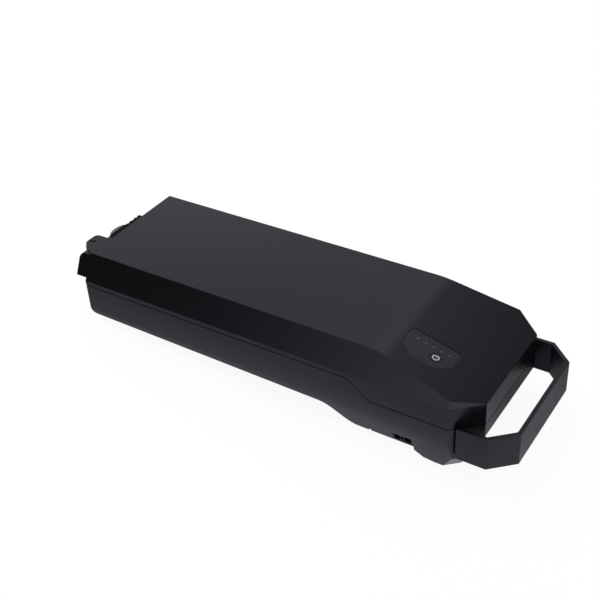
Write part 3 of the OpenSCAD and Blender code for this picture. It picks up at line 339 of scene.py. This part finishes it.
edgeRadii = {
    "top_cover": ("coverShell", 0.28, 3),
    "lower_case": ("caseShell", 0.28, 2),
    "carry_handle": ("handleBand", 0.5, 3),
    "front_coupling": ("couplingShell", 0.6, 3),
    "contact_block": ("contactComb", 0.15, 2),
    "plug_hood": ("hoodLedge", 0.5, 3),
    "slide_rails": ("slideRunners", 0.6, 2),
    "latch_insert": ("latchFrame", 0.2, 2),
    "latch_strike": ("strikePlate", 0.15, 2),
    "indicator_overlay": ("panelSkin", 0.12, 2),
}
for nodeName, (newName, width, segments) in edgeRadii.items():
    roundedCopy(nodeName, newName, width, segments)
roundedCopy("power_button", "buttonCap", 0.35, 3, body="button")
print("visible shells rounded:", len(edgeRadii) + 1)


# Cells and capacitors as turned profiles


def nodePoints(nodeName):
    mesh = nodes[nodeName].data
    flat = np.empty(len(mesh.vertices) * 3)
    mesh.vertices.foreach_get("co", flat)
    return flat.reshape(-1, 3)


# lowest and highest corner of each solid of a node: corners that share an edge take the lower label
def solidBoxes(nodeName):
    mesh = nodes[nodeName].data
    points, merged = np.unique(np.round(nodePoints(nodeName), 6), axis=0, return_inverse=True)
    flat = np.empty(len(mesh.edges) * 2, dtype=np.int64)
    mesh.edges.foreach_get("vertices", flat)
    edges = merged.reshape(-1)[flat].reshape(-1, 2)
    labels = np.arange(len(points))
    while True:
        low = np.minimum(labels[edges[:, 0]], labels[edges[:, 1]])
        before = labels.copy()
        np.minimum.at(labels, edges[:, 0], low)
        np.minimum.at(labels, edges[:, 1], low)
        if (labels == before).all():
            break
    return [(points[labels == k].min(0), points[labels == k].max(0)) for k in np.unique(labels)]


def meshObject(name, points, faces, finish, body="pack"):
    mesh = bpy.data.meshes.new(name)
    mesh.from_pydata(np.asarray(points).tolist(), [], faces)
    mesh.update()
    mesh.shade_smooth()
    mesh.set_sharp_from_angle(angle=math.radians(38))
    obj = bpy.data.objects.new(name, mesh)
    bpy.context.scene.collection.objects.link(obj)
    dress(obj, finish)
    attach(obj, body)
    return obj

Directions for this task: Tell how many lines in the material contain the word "scene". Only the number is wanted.

In response: 2